(Scripts that build objects)
====
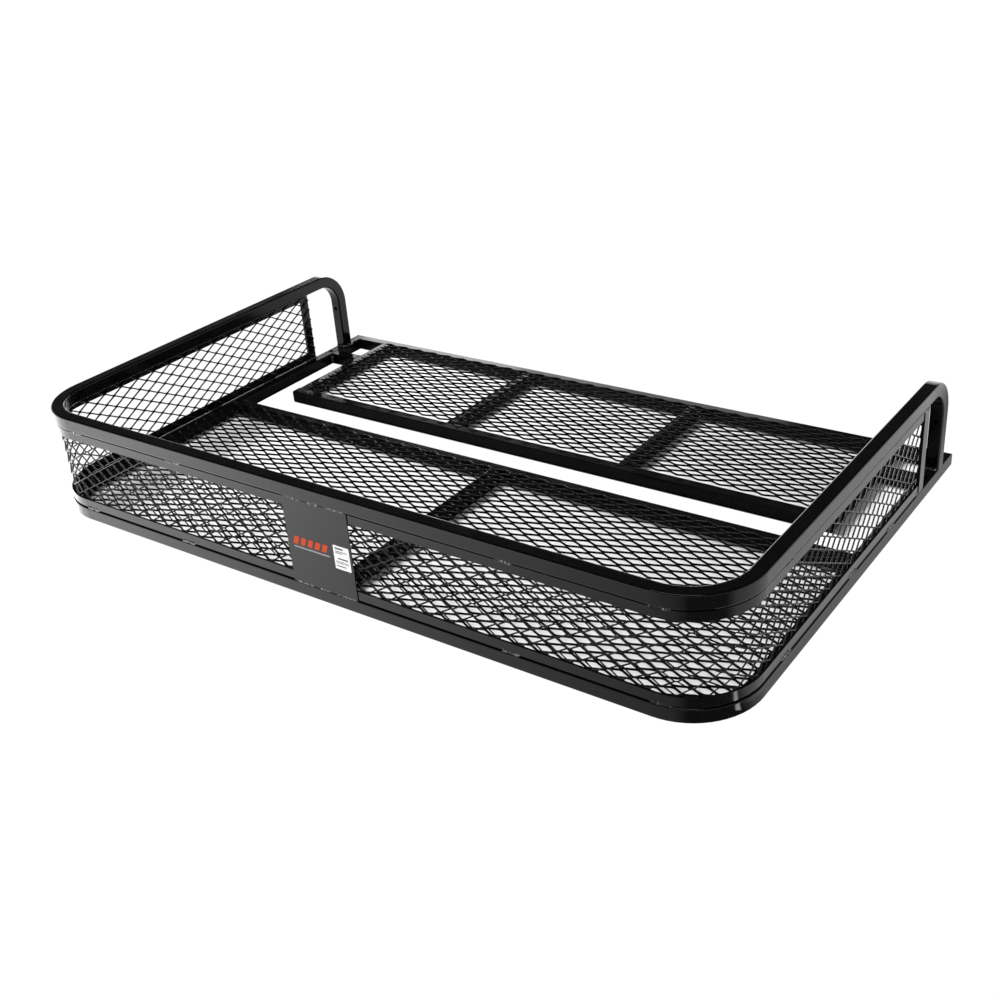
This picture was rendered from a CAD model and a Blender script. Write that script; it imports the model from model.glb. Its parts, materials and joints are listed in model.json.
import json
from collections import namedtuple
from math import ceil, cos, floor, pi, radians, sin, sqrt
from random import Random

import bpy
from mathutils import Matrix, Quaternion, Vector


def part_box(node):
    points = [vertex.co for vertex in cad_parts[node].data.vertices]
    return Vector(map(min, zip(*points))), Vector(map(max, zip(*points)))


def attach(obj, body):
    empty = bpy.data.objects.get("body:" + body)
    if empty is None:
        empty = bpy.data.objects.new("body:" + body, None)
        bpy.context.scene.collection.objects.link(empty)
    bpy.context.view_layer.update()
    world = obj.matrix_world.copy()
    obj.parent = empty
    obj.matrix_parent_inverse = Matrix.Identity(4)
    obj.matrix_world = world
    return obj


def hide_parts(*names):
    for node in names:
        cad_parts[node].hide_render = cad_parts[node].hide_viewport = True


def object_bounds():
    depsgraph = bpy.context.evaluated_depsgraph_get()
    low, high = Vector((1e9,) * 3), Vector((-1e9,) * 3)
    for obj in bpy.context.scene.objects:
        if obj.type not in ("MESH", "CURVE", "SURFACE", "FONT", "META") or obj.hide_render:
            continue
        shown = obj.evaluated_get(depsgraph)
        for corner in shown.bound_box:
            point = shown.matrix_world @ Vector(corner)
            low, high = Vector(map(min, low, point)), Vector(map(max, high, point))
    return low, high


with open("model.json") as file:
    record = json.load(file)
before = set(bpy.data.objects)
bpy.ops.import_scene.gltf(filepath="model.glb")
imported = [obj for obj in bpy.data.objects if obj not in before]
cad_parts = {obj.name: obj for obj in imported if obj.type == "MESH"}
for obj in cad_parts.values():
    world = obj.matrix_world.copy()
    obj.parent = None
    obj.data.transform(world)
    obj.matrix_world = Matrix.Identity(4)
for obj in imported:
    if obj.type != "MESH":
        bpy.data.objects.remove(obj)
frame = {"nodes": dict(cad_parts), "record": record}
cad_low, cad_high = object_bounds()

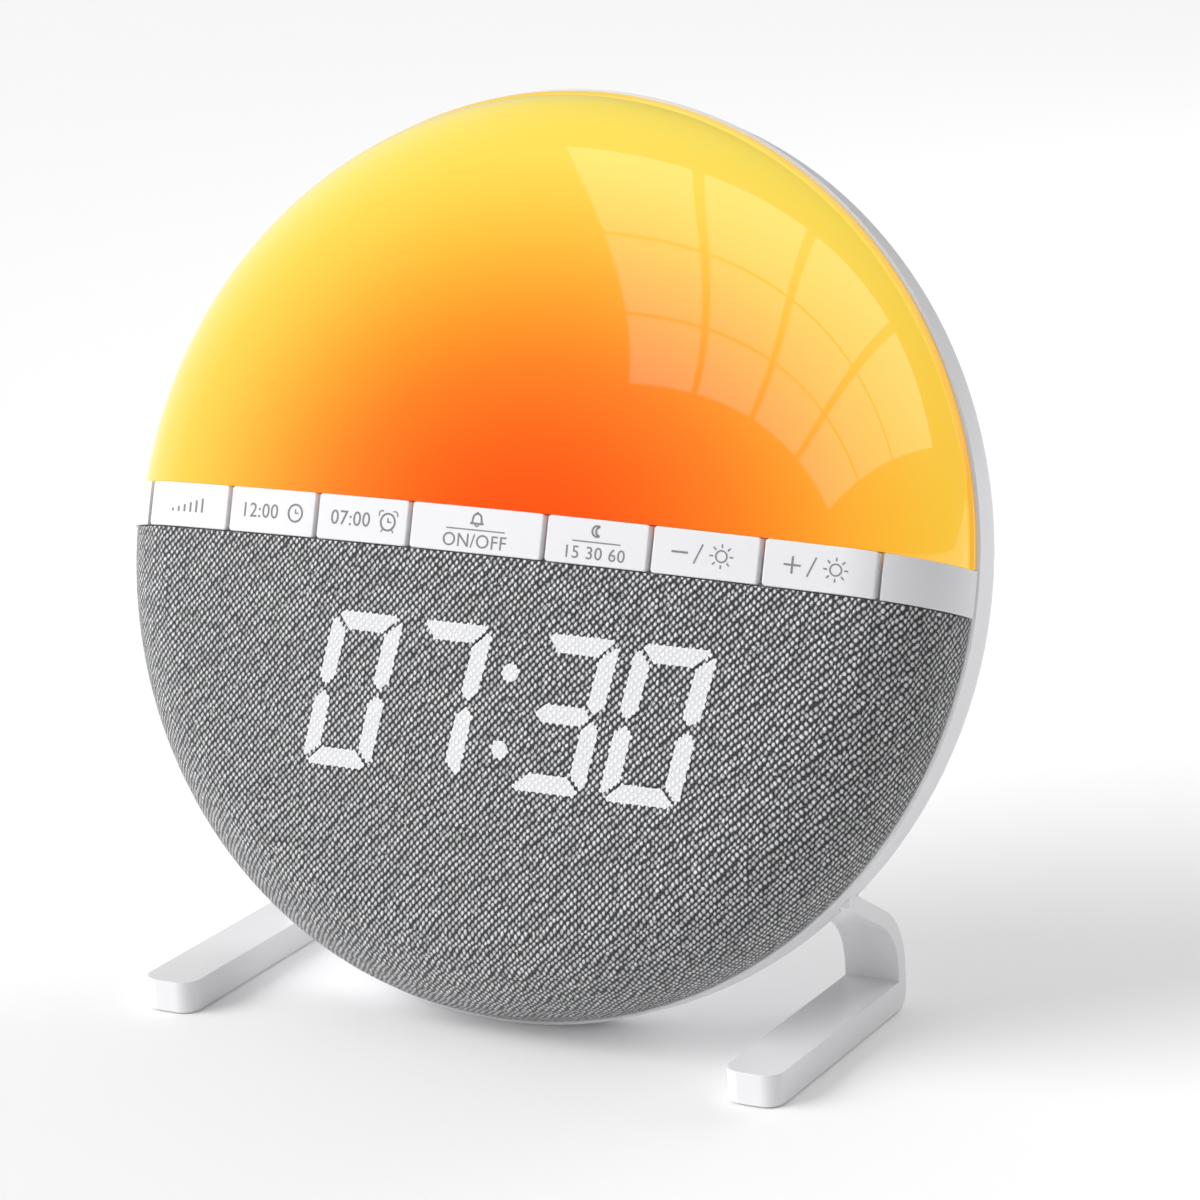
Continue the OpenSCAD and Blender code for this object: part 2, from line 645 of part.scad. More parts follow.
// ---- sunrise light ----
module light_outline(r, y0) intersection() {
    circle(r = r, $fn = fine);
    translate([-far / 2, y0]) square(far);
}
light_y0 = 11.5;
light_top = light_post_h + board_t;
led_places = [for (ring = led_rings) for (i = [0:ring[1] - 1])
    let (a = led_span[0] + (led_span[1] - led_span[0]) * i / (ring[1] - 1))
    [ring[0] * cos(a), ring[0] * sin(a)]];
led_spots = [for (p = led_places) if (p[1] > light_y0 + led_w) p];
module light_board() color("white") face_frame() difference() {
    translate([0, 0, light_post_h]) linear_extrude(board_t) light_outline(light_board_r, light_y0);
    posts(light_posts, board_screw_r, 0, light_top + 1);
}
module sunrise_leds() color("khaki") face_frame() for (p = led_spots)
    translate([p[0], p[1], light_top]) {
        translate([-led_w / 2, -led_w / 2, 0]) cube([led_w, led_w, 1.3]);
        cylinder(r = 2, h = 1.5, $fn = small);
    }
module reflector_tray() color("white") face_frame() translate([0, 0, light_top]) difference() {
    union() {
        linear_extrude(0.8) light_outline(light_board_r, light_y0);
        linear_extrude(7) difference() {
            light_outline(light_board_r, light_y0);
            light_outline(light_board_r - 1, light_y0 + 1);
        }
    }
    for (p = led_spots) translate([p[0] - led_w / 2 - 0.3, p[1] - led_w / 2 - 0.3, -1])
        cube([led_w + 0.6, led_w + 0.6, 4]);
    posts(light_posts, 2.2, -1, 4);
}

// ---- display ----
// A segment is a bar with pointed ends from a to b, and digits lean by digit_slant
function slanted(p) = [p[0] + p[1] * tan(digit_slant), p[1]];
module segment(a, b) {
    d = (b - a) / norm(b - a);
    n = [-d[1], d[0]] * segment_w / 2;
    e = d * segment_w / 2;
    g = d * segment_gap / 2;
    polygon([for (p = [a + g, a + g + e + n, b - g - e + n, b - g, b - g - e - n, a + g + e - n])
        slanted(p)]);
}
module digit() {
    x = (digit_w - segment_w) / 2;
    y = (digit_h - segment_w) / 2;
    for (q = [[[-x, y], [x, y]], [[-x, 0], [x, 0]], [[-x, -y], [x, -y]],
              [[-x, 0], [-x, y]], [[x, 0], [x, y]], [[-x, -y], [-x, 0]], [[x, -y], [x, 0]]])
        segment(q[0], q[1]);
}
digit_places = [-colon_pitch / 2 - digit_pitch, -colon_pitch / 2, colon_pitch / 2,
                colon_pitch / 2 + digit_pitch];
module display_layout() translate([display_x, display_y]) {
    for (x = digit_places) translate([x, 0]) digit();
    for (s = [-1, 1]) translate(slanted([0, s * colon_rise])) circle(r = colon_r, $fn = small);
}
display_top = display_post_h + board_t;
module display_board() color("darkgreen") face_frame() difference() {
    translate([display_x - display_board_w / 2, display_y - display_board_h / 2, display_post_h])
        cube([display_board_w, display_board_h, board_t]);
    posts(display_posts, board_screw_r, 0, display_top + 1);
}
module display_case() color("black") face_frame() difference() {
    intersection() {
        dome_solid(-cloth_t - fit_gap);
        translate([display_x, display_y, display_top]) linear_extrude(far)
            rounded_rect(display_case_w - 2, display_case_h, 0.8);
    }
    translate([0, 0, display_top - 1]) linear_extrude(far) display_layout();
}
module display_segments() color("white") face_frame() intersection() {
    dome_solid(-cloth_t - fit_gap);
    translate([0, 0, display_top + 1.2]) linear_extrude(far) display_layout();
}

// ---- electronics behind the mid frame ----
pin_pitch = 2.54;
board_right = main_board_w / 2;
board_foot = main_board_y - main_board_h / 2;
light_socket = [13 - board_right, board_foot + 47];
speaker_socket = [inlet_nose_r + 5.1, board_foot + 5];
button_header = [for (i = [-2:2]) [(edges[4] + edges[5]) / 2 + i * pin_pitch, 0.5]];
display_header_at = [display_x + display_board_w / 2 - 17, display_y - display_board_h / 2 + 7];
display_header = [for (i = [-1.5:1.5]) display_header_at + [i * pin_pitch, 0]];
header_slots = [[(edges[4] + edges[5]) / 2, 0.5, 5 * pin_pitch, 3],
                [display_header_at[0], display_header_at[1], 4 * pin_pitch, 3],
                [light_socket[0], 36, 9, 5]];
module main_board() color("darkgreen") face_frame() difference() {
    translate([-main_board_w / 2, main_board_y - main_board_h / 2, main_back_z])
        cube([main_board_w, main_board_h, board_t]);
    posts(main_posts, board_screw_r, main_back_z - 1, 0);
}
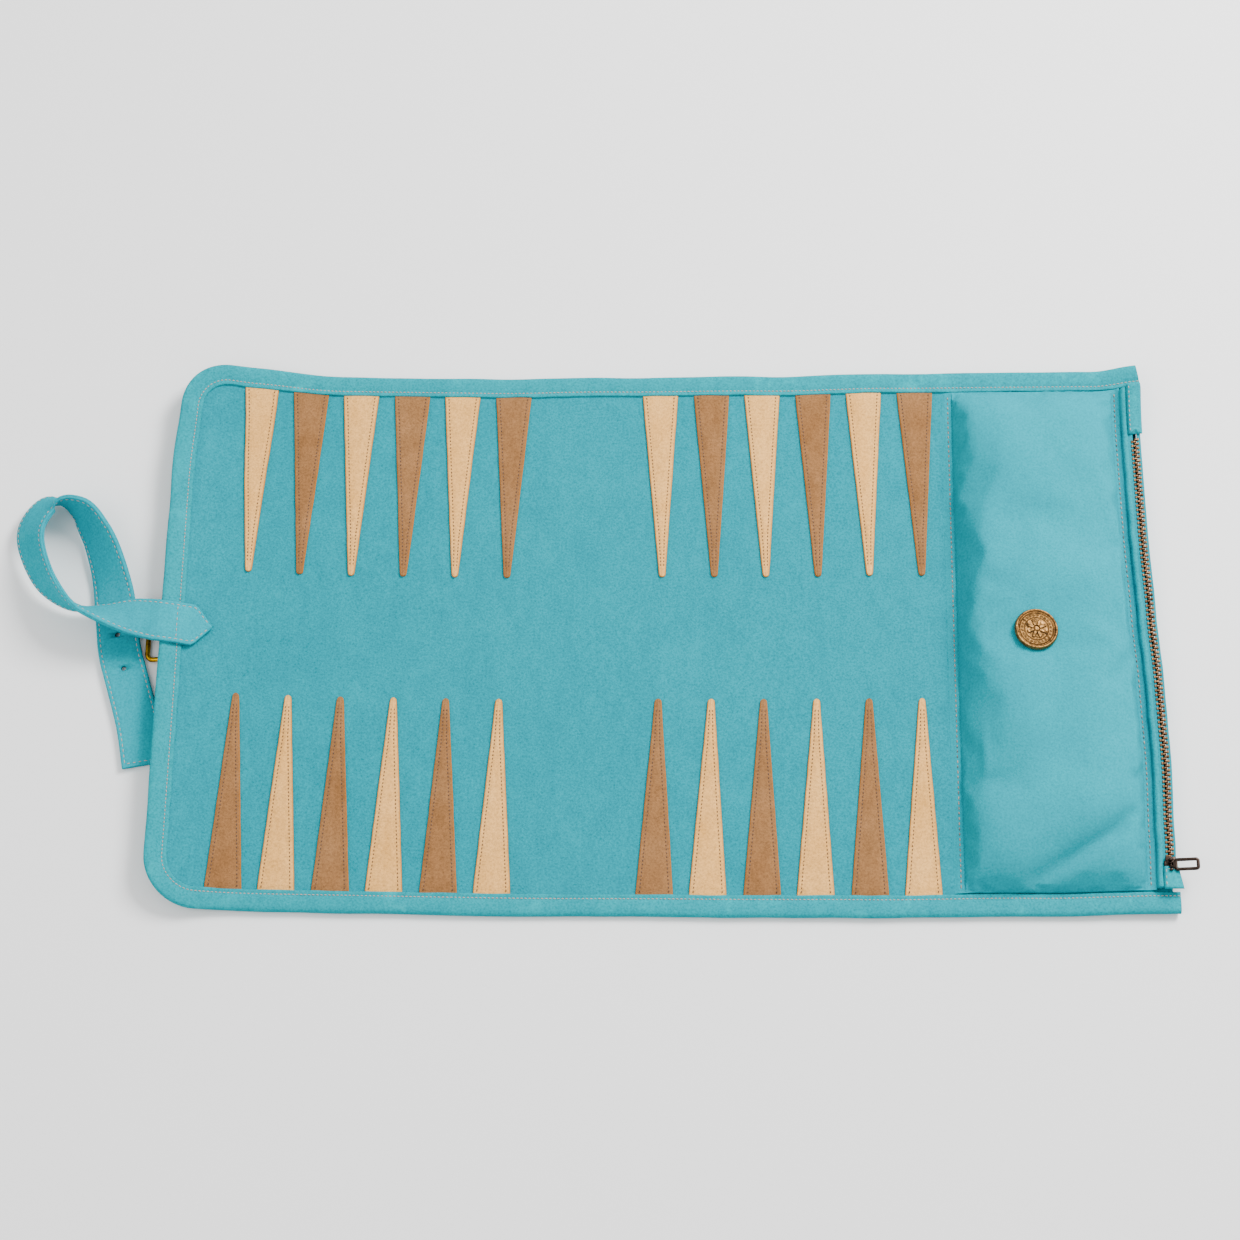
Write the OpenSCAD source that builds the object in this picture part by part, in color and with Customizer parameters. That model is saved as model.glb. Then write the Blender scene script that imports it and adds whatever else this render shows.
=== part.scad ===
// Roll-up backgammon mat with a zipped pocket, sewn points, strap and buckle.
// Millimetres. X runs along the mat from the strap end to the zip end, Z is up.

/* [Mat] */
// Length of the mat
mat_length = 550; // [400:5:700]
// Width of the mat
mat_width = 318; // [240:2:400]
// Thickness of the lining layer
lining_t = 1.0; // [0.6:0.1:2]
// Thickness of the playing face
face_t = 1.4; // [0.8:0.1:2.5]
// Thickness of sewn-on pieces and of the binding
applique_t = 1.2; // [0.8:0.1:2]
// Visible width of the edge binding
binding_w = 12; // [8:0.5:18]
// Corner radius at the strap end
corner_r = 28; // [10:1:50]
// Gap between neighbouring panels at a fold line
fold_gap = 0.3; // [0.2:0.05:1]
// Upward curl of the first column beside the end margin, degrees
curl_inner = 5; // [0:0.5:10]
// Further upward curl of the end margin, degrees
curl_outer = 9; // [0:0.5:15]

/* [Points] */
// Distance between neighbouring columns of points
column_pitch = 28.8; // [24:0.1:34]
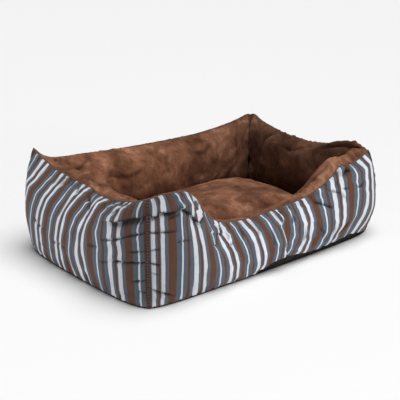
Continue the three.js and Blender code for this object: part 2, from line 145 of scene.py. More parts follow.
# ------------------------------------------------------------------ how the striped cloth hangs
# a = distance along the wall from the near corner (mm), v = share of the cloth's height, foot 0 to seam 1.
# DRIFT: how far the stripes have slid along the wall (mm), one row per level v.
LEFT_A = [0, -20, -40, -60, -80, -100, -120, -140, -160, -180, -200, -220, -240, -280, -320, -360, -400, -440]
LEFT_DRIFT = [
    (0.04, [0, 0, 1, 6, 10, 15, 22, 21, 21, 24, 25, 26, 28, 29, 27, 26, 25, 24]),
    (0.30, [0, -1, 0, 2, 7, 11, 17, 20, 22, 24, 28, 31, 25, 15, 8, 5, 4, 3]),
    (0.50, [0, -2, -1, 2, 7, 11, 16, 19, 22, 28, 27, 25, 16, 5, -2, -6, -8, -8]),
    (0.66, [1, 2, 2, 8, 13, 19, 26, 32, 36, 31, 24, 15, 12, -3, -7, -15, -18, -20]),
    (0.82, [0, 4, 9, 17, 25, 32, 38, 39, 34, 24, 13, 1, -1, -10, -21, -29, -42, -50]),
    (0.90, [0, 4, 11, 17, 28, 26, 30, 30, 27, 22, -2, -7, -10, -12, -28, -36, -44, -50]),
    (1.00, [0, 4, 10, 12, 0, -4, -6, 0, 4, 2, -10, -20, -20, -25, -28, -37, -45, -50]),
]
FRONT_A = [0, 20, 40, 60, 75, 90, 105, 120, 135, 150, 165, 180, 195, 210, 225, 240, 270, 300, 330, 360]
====
Stated exercise:
Repeat exactly the lines running from the one with "for node in" through the one with "obj.data.transform(world)", both included.

Task output:
    for node in names:
        cad_parts[node].hide_render = cad_parts[node].hide_viewport = True


def object_bounds():
    depsgraph = bpy.context.evaluated_depsgraph_get()
    low, high = Vector((1e9,) * 3), Vector((-1e9,) * 3)
    for obj in bpy.context.scene.objects:
        if obj.type not in ("MESH", "CURVE", "SURFACE", "FONT", "META") or obj.hide_render:
            continue
        shown = obj.evaluated_get(depsgraph)
        for corner in shown.bound_box:
            point = shown.matrix_world @ Vector(corner)
            low, high = Vector(map(min, low, point)), Vector(map(max, high, point))
    return low, high


with open("model.json") as file:
    record = json.load(file)
before = set(bpy.data.objects)
bpy.ops.import_scene.gltf(filepath="model.glb")
imported = [obj for obj in bpy.data.objects if obj not in before]
cad_parts = {obj.name: obj for obj in imported if obj.type == "MESH"}
for obj in cad_parts.values():
    world = obj.matrix_world.copy()
    obj.parent = None
    obj.data.transform(world)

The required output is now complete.